Other assertions -- not confirmed by me
"Sherlock"
- "Believe" -- S2E3: The Reichenbach Fall
- "Weng Chiang" -- episode not clear, but the assertion is that it refers to an episode of Doctor Who ("The Talons of Weng-Chiang", S14E6 final), where the Doctor Dresses as Holmes and a Giant Rat.
"Grantchester"
- "Zborowski" -- Season 8 Episode 3 -- Leopold Zborowski, an art dealer, friend and patron of Modigliani, the painter of "Reclining Nude" (1917), which was a key element of the episode.
- "Dianthus Caryophyllus" -- Season ? Episode 2 -- a carnation.
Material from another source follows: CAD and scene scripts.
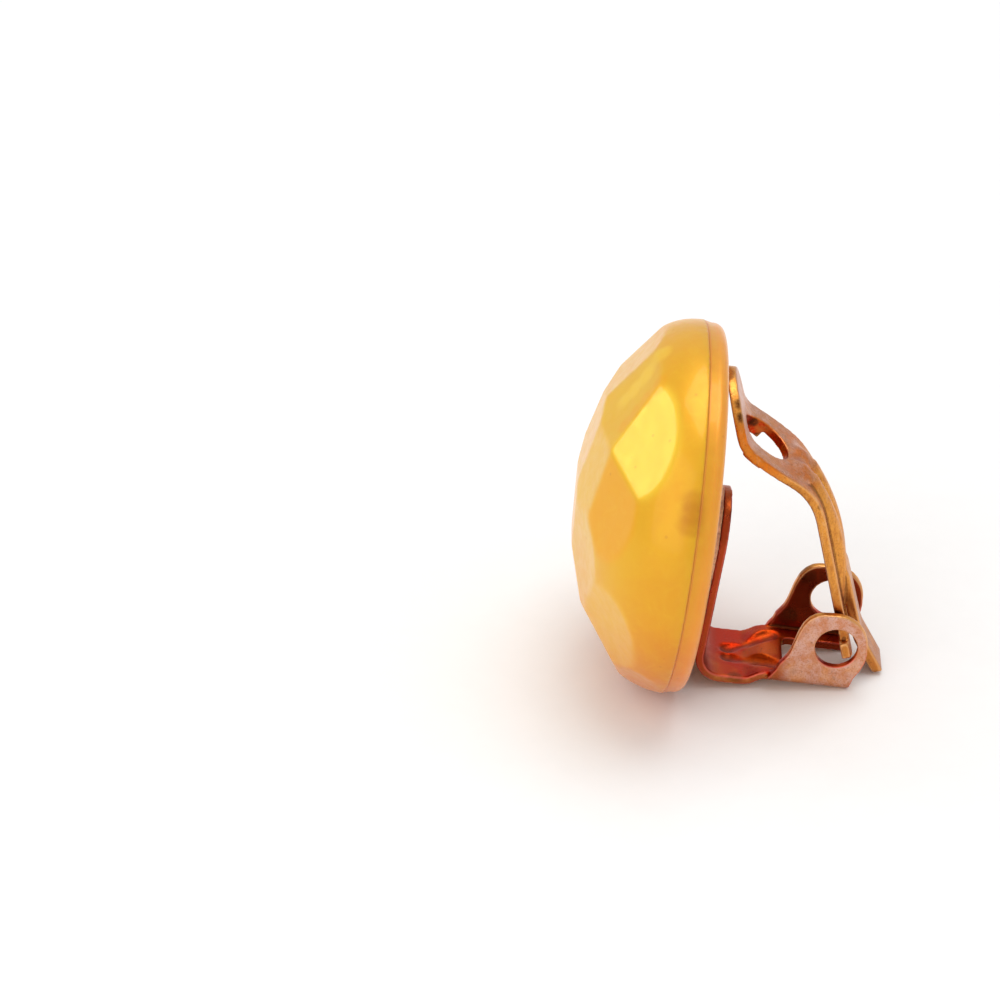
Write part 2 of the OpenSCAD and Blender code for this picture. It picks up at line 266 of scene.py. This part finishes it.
class Shader:
    """Puts nodes into a new material, one call for each."""

    def __init__(self, name):
        self.material = bpy.data.materials.new(name)
        self.material.use_nodes = True
        self.tree = self.material.node_tree
        self.tree.nodes.clear()

    def node(self, kind, inputs=(), **values):
        """Adds a node. inputs are (socket, value or output socket) pairs, values are its properties."""
        made = self.tree.nodes.new("ShaderNode" + kind)
        for key, value in values.items():
            setattr(made, key, value)
        for key, value in inputs:
            if isinstance(value, bpy.types.NodeSocket):
                self.tree.links.new(value, made.inputs[key])
            else:
                made.inputs[key].default_value = value
        return made

    def mix(self, factor, a, b):
        """Mixes two colours."""
        return self.node("Mix", [(0, factor), (6, a), (7, b)], data_type="RGBA").outputs[2]

    def math(self, operation, a, b=0.0, clamp=False):
        """One sum."""
        return self.node("Math", [(0, a), (1, b)], operation=operation, use_clamp=clamp).outputs[0]

    def ramp(self, factor, low, high, bottom=0.0, top=1.0):
        """Runs smoothly from bottom to top while factor goes from low to high."""
        made = self.node(
            "MapRange",
            [("Value", factor), ("From Min", low), ("From Max", high), ("To Min", bottom), ("To Max", top)],
            interpolation_type="SMOOTHSTEP")
        return made.outputs["Result"]

    def noise(self, vector, scale, detail=3.0, roughness=0.5, distortion=0.0):
        """Cloudy noise, from 0 to 1. scale is in cells a millimetre."""
        made = self.node(
            "TexNoise",
            [("Vector", vector), ("Scale", scale / MM), ("Detail", detail), ("Roughness", roughness),
             ("Distortion", distortion)])
        return made.outputs["Fac"]

    def warped(self, vector, scale, amount):
        """Shifts a vector about by noise. amount is in millimetres."""
        cloud = self.node("TexNoise", [("Vector", vector), ("Scale", scale / MM), ("Detail", 3.0)])
        shift = self.node(
            "VectorMath", [(0, cloud.outputs["Color"]), (1, (0.5, 0.5, 0.5))], operation="SUBTRACT")
        made = self.node(
            "VectorMath", [(0, shift.outputs[0]), (1, (amount * MM,) * 3), (2, vector)],
            operation="MULTIPLY_ADD")
        return made.outputs[0]

    def near(self, vector, point, size, strength):
        """From strength at a point to 0 beyond size. point and size are in millimetres."""
        away = self.node("VectorMath", [(0, vector), (1, tuple(Vector(point) * MM))], operation="DISTANCE")
        return self.ramp(away.outputs["Value"], size * 1.25 * MM, size * 0.55 * MM, 0.0, strength)

    def relief(self):
        """How far the surface stands out, in millimetres, as mark_relief wrote it."""
        return self.node("Attribute", attribute_name="relief").outputs["Fac"]

    def cells(self, vector, scale):
        """Distance to the nearest of scattered points."""
        made = self.node("TexVoronoi", [("Vector", vector), ("Scale", scale / MM)])
        return made.outputs["Distance"]

    def finish(self, shader):
        """Joins the last shader to the output and returns the material."""
        self.node("OutputMaterial", [("Surface", shader.outputs[0])])
        return self.material


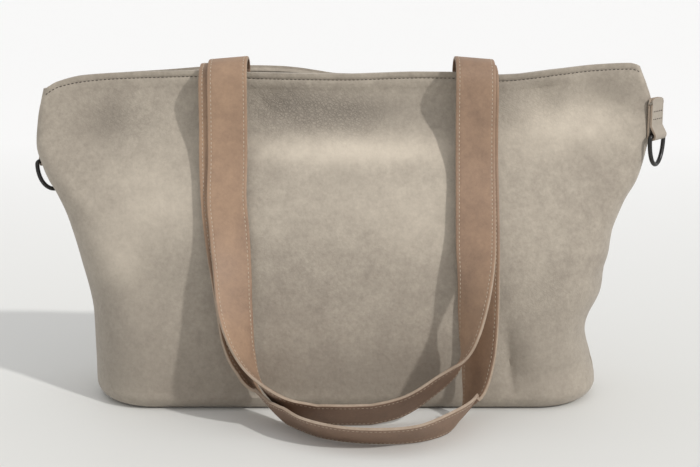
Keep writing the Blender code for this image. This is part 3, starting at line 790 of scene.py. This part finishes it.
def math_node(tree, operation, first, second):
    return new_node(tree, "ShaderNodeMath", {0: first, 1: second}, operation=operation).outputs[0]


# %% The Clouds group
def build_clouds():
    group, given, result = new_group("Clouds", {"Size": 9.0, "Patchiness": 0.5}, ["Shade"])
    place = object_place(group)
    slow = new_node(group, "ShaderNodeTexNoise",
                    {"Vector": place, "Scale": given.outputs["Size"], "Detail": 3.0,
                     "Roughness": 0.6, "Distortion": 0.4}).outputs["Fac"]
    quick_size = math_node(group, "MULTIPLY", given.outputs["Size"], 6.5)
    quick = new_node(group, "ShaderNodeTexNoise",
                     {"Vector": place, "Scale": quick_size, "Detail": 5.0,
                      "Roughness": 0.7}).outputs["Fac"]
    both = new_node(group, "ShaderNodeMix",
                    {"Factor": given.outputs["Patchiness"], "A": slow, "B": quick},
                    data_type="FLOAT").outputs["Result"]
    spread = new_node(group, "ShaderNodeMapRange",
                      {"Value": both, "From Min": 0.32, "From Max": 0.68}).outputs["Result"]
    group.links.new(spread, result.inputs["Shade"])
    return group


# %% The Grain group
def build_grain():
    group, given, result = new_group("Grain", {"Size": 700.0, "Nap": 2200.0}, ["Height", "Speck"])
    place = object_place(group)
    cells = new_node(group, "ShaderNodeTexVoronoi",
                     {"Vector": place, "Scale": given.outputs["Size"], "Randomness": 1.0},
                     feature="SMOOTH_F1").outputs["Distance"]
    nap = new_node(group, "ShaderNodeTexNoise",
                   {"Vector": place, "Scale": given.outputs["Nap"], "Detail": 2.0,
                    "Roughness": 0.7}).outputs["Fac"]
    height = new_node(group, "ShaderNodeMix", {"Factor": 0.45, "A": cells, "B": nap},
                      data_type="FLOAT").outputs["Result"]
    blotch_size = math_node(group, "MULTIPLY", given.outputs["Size"], 0.62)
    blotch = new_node(group, "ShaderNodeTexNoise",
                      {"Vector": place, "Scale": blotch_size, "Detail": 4.0,
                       "Roughness": 0.75}).outputs["Fac"]
    speck = new_node(group, "ShaderNodeMapRange",
                     {"Value": blotch, "From Min": 0.36, "From Max": 0.64}).outputs["Result"]
    group.links.new(height, result.inputs["Height"])
    group.links.new(speck, result.inputs["Speck"])
    return group


# %% The Creases group
def build_creases():
    group, given, result = new_group("Creases", {"Size": 360.0, "Reach": 1.0}, ["Height"])
    place = object_place(group)
    heights = []
    for lean, stretch in ((0.75, 3.4), (-0.60, 2.0)):
        turned = new_node(group, "ShaderNodeMapping",
                          {"Vector": place, "Rotation": (0.0, lean, 0.0),
                           "Scale": (stretch, 1.0, 1.0)}, vector_type="TEXTURE").outputs["Vector"]
        lines = new_node(group, "ShaderNodeTexVoronoi",
                         {"Vector": turned, "Scale": given.outputs["Size"]},
                         feature="DISTANCE_TO_EDGE").outputs["Distance"]
        groove = new_node(group, "ShaderNodeMapRange",
                          {"Value": lines, "From Min": 0.0, "From Max": 0.12},
                          interpolation_type="SMOOTHSTEP").outputs["Result"]
        heights.append(groove)
    both = math_node(group, "MULTIPLY", heights[0], heights[1])
    less = math_node(group, "SUBTRACT", both, 1.0)
    deep = math_node(group, "MULTIPLY", less, given.outputs["Reach"])
    group.links.new(deep, result.inputs["Height"])
    return group


CLOUDS, GRAIN, CREASES = build_clouds(), build_grain(), build_creases()
print("shader groups:", [g.name for g in (CLOUDS, GRAIN, CREASES)])

# %% [markdown]
# Where the leather has painted shade or painted light on this one bag, and where it is crazed,
# is stored on the mesh. Three numbers per point, one of painted shade, one of painted light and
# one of crazing, are made of soft blots from a table, and the material reads them. A blot has a
# place, a size and a strength.

# %% Blots of painted shade, painted light and crazing on the panels
BLOT_COLUMNS = ("kind", "side", "across", "up", "wide", "tall", "amount")
BLOTS = (
    ("Crazed", -1, -0.18, 0.89, 0.16, 0.070, 1.0),
    ("Crazed", -1, 0.02, 0.87, 0.14, 0.060, 0.8),
    ("Crazed", -1, -0.72, 0.86, 0.16, 0.080, 0.5),
    ("Crazed", -1, 0.60, 0.90, 0.20, 0.080, 0.4),
    ("Crazed", -1, -0.05, 0.45, 0.35, 0.160, 0.22),
    ("Crazed", -1, 0.66, 0.35, 0.16, 0.120, 0.28),
    ("Crazed", 1, 0.05, 0.88, 0.30, 0.080, 0.7),
    ("Crazed", 1, -0.40, 0.40, 0.30, 0.160, 0.4),
    # Painted shade: the rows below dim the dents and the hollow under the rim, the lower left and
    # the belly, where less light falls.
    ("PaintedShade", -1, 0.03, 0.885, 0.22, 0.050, 0.7),
    ("PaintedShade", -1, -0.19, 0.92, 0.12, 0.045, 0.5),
    ("PaintedShade", -1, -0.80, 0.83, 0.07, 0.045, 0.5),
    ("PaintedShade", -1, -0.75, 0.88, 0.05, 0.060, 0.4),
    ("PaintedShade", -1, 0.62, 0.91, 0.10, 0.040, 0.4),
    ("PaintedShade", -1, 0.84, 0.94, 0.09, 0.045, 0.5),
    ("PaintedShade", -1, 0.00, 0.70, 0.06, 0.060, 0.3),
    ("PaintedShade", -1, -0.72, 0.34, 0.26, 0.260, 0.45),
    ("PaintedShade", -1, -0.62, 0.10, 0.30, 0.120, 0.35),
    ("PaintedShade", -1, 0.10, 0.10, 0.50, 0.130, 0.45),
    ("PaintedShade", -1, 0.66, 0.16, 0.25, 0.200, 0.35),
    ("PaintedShade", 1, 0.30, 0.60, 0.30, 0.200, 0.4),
    # Painted light: the rows below lighten the ridge under the hollow, the upper right and other
    # places on both panels, where more light falls.
    ("PaintedLight", -1, 0.00, 0.775, 0.36, 0.040, 1.0),
    ("PaintedLight", -1, 0.70, 0.84, 0.20, 0.090, 0.7),
    ("PaintedLight", -1, 0.05, 0.62, 0.32, 0.120, 0.2),
    ("PaintedLight", -1, -0.60, 0.62, 0.22, 0.120, 0.5),
    ("PaintedLight", -1, -0.72, 0.45, 0.10, 0.080, 0.4),
    ("PaintedLight", -1, 0.30, 0.55, 0.20, 0.120, 0.4),
    ("PaintedLight", 1, 0.00, 0.75, 0.40, 0.050, 0.6),
)


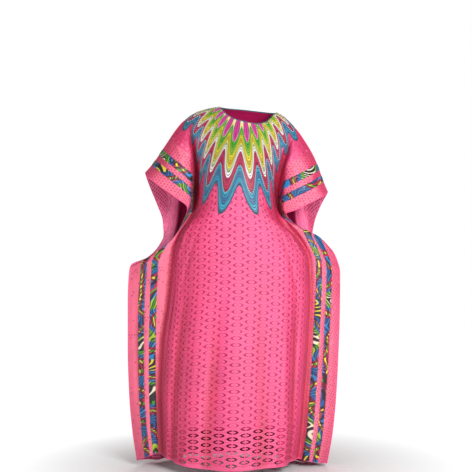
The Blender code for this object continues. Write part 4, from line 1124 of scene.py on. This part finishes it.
def lace_sheet(panel, look, rise):
    """The lace: eye cells in staggered columns over the body, plain netted cloth towards
    the side edges, and the cells' borders joined where flat points meet."""
    parts = [eyes(panel, OPEN_CORE, 0, OPEN_ROWS), eyes(panel, BODY_CORE, OPEN_ROWS, None)]
    step_v = EYE_PITCH_V / 4
    sixths = np.arange(-3, 4) * EYE_PITCH_U / 6
    for u, lowest in eye_columns():
        foot = lowest + EYE_PITCH_V / 2
        head = (foot - EYE_PITCH_V) % EYE_PITCH_V
        low = np.append(np.arange(foot, LENGTH - 1e-6, step_v), LENGTH)
        high = np.append(0.0, np.arange(head % step_v, head + 1e-6, step_v))
        for vs in (low, high):
            flat, (patch,) = plain_patch(u + sixths, vs, 0.45, 0.0)
            above = flat[:, 1] < neck_depth(panel, flat[:, 0], LACE_NECK_MARGIN) + 1e-9
            in_neck = (np.abs(flat[:, 0] - NECK_CENTRE_U) < NECK_HALF_WIDTH + LACE_NECK_MARGIN) & above
            parts.append((flat, [patch[~in_neck[patch].any(axis=1)]]))
    start = (LENGTH - EYE_LOWEST) % step_v
    wing_rows = np.concatenate([[0.0], np.arange(start, LENGTH - 1e-6, step_v), [LENGTH]])
    for side in (-1, 1):
        parts.append(plain_patch(side * np.linspace(WING_STARTS, HALF_WIDTH, 33), wing_rows, 0.6, 1.0))
    flat, faces = joined(parts)
    key = np.round(flat[:, :2] * 2e4).astype(np.int64)
    _, kept, renamed = np.unique(key, axis=0, return_index=True, return_inverse=True)
    u, v, lift, relief, net = flat[kept].T
    faces = [turned_out(renamed.ravel()[f], u, v, panel) for f in faces]
    points = draped(panel).lay(u, v, LACE_HEIGHT + lift * rise)
    obj = make_mesh("lace_" + panel, points, faces, look, {"flat": np.stack([u, -v], axis=-1)},
                    # This attribute carries where painted shade is laid into the folds.
                    {"relief": relief, "net": net, "fold_shade_mask": draped(panel).depth(u, v)})
    belongs(obj, "lace", panel + "_panel")
    return obj


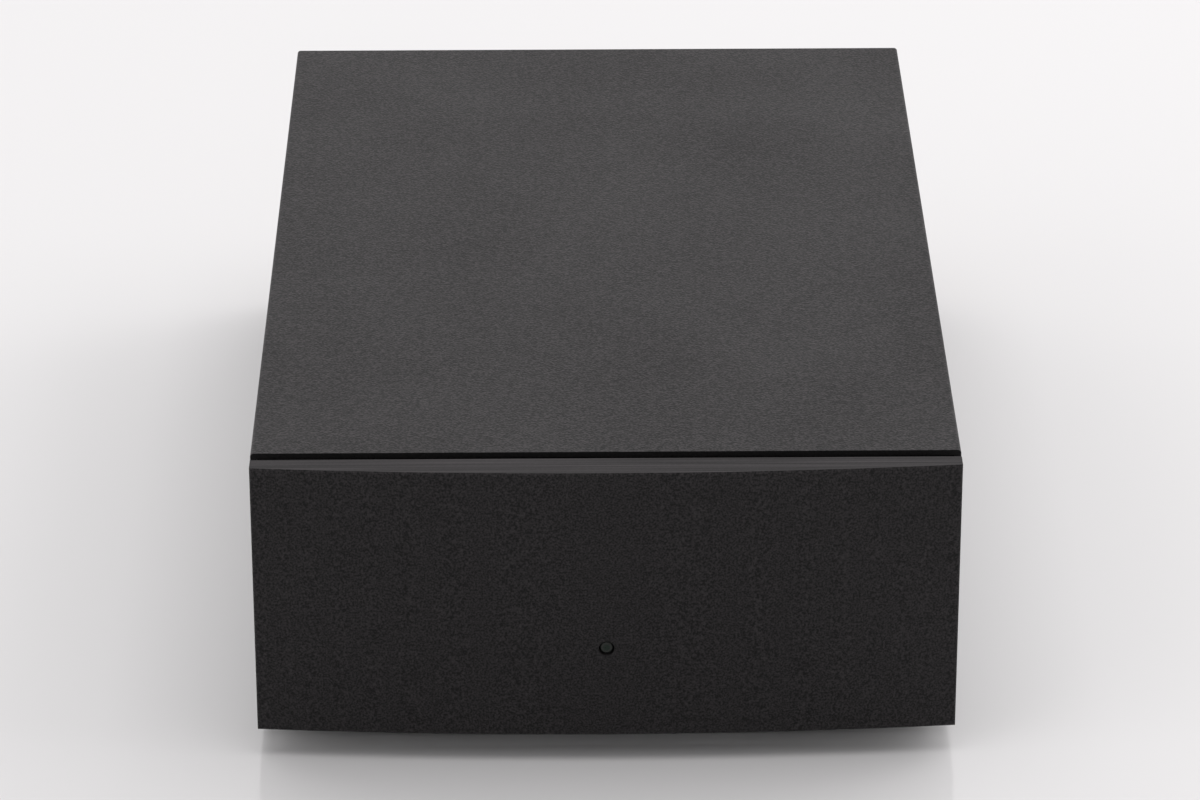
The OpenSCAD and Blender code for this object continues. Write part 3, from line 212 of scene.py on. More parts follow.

- "Edmond Dantes" -- Season 6 Episode 5 -- He's a character in The Count of Monte Cristo. Perhaps, a nod to the comment by a librarian walking in to the police station: "This is all very thrilling, like the Count of Monte Cristo."
"Endeavor"
- "Dolce Domun" -- Endeavor Finale - Dulce Dumon, a bar/lunge in the George Hotel in Pangbourne, west of London, England. Dolce Domun, a song by Louie Zong. But I vote its transalation, however spelled, refers to "Peacefully at Home", or sleepily?
- "Lonsdale" -- Endeavor pilot (?) -- the name of the fictional Oxford college associated with Morse.